Orar
Celebrar o Tempo da Criação com a oração suscita em nós a imaginação da beleza natural que encontramos quando passeamos pela floresta ou na subida de uma montanha. Diante dessa beleza é natural sentir interiormente o impulso de louvor a Deus por tudo o que Ele criou e por nos ter dado a consciência de nos darmos conta disso. Mas rezarias assim se tivesses um furacão a dirigir-se na tua direcção?
Os furacões sempre existiram. Por que razão parecem ser mais intensos actualmente? Será por causa das alterações climáticas que muitos falam? Ou será porque existem mais pessoas a viver nos habituais trajectos destas manifestações da força que a natureza tem? Talvez a resposta seja afirmativa a todas estas perguntas porque tudo está ligado. Mas no que diz respeito aos furacões, a intensificação deve-se à maior quantidade de energia para os “alimentar”. Quando queimamos combustíveis fósseis, a energia que utilizamos pode ir de 40% a 90% da total consumida. A restante vai-se acumulando na atmosfera e, sobretudo, na água dos oceanos. Logo, muita energia acumulada. Depois, o próprio aquecimento da atmosfera induz uma maior evaporação da água dos oceanos e essa é o combustível que alimenta os furacões que podem levar uma pessoa a rezar quando os vêem na sua direcção.
É muito importante dedicar um tempo à oração tendo a criação em mente por essa ser um dos lugares mais espontâneos de experimentarmos uma união especial com Deus, mas não podemos esquecer todos os aspectos menos positivos que afectam a vida humana. As catástrofes ou fenómenos explosivos naturais fazem também parte da criação e não é, de todo, evidente pensar no significado de os incluir na nossa oração.

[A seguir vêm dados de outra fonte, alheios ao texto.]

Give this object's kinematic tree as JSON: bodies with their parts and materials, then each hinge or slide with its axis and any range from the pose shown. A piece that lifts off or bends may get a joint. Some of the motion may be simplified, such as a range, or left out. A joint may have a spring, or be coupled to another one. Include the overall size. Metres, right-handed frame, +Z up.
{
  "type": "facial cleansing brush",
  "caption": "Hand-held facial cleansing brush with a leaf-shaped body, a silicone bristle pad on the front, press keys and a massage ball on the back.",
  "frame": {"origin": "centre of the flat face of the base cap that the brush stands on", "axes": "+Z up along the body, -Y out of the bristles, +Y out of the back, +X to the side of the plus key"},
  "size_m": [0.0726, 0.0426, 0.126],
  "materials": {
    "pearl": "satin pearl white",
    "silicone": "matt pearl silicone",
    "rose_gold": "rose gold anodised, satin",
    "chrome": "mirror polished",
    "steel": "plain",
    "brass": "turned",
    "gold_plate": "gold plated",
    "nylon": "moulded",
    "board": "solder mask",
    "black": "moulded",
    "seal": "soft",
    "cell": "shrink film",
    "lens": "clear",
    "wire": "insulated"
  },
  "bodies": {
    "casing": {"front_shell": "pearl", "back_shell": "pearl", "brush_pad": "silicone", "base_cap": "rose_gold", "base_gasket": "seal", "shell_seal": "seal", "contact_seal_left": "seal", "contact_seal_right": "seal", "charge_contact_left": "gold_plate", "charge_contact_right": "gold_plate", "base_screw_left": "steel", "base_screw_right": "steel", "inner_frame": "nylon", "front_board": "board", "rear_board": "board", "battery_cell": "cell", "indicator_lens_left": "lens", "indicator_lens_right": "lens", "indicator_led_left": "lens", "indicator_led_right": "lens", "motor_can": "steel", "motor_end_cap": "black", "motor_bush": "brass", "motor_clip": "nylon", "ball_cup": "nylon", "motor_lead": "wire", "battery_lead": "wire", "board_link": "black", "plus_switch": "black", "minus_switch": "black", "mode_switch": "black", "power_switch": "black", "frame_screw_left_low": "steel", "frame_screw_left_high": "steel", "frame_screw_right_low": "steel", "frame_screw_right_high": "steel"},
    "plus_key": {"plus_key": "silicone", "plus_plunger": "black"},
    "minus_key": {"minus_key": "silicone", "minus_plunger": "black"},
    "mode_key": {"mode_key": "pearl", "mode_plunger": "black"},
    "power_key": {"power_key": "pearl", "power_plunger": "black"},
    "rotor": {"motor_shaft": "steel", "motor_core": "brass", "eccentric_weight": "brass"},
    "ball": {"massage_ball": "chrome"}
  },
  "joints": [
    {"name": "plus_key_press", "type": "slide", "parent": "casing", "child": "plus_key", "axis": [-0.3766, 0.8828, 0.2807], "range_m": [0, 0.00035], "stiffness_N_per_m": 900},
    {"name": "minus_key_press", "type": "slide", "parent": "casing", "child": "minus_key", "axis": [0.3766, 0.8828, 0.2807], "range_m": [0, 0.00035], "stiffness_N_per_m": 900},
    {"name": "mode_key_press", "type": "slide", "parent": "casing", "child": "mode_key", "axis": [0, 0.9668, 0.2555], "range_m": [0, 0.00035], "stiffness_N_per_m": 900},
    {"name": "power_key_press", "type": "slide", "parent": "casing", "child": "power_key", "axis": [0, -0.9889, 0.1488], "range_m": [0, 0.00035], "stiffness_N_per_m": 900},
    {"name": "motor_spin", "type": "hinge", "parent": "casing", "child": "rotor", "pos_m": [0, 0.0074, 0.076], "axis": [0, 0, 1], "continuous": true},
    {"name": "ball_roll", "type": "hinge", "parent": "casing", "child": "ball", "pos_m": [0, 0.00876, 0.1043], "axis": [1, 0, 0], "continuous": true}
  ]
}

No Evangelho, Deus convida-nos a amar os nossos inimigos, mas se aplicássemos esse princípio a tudo o que na natureza afecta negativamente a nossa vida, estaríamos a alimentar a velha e (esperamos) ultrapassada ideia de dominar a natureza para evitar que o “inimigo” faça das suas. Talvez fizesse mais sentido pensar que, do mesmo modo que posso amar o meu o inimigo, mesmo que não goste dele, posso amar uma monção mesmo que não goste dela. Porém, ao escrever estas palavras sinto ser ainda difícil compreender o modo de amarmos o que é negativo no mundo natural. Aliás, negativo?
Um relâmpago, tempestade, derrocada, furação ou qualquer animal ou planta que seja caso de dano humano não tem qualquer intenção disso. A chuva que cai e inunda uma cidade não escolhe quem morre e quem sobrevive. Não se trata de uma natureza apática diante do sofrimento que causa, mas da dinâmica própria de um universo finito. Não sei, mas custa-me crer que Jesus tenha negado o Paraíso aos soldados romanos que O fizeram sofrer. Pois disse, — «Pai, perdoai-lhes porque não sabem o que fazem.»— e talvez a suas palavras sejam as que a nossa boca pode pronunciar diante de uma catástrofe natural que afecta a nossa vida — Pai, perdoa a natureza porque não sabe o que faz. Mas no momento em que reconhecemos que muitas das transformações da natureza estão intensificadas pelos nossos estilos de vida, custa reconhecer que a causa do nosso sofrimento por via de alterações climáticas sejamos nós.
Neste mês em que somos convidadados a dedicar particular atenção ao Tempo da Criação, cada oração é uma oportunidade de repensar os nossos estilos de vida. E não é preciso presidir a um país, ou ser administrador de uma grande empresa para realizar as mudanças necessárias. Greta Thunberg sentou-se diante do parlamento do seu país e fez uma greve de aulas. Fiquei chocado por não estar de acordo com aquela atitude, mas a verdade é que produziu mais impacte do que qualquer texto com reflexões mais ou menos profundas (como este).
Nos âmbitos ecológicos temos a tendência de passar a mensagem de que o futuro está nas nossas mãos, na nossa inteligência e até no nosso coração. É raro incluir-se a oração porque nem todos rezamos, mas todos contemplamos. E contemplar é das formas mais universais de rezar.
Orar no tempo da criação inspira-nos a ir para além de nós próprios, das nossas seguranças, desejos e anseios, para reconhecermos a nossa pequenez, e o quanto temos ainda por compreender e amar um mundo com erupções vulcânicas. Quando na Laudato Si’ o Papa escreve que o universo é como uma linguagem através da qual Deus nos fala, ao pensar nos ventos fortes e em tudo o que na natureza aparenta ter um efeito destruidor, será que Deus está — por assim dizer — a gritar connosco ou a dizer algo forte como quão pouco sabemos sobre o mundo que nos rodeia? Ou será que está connosco e escuta a natureza que também fala e grita ao seu modo?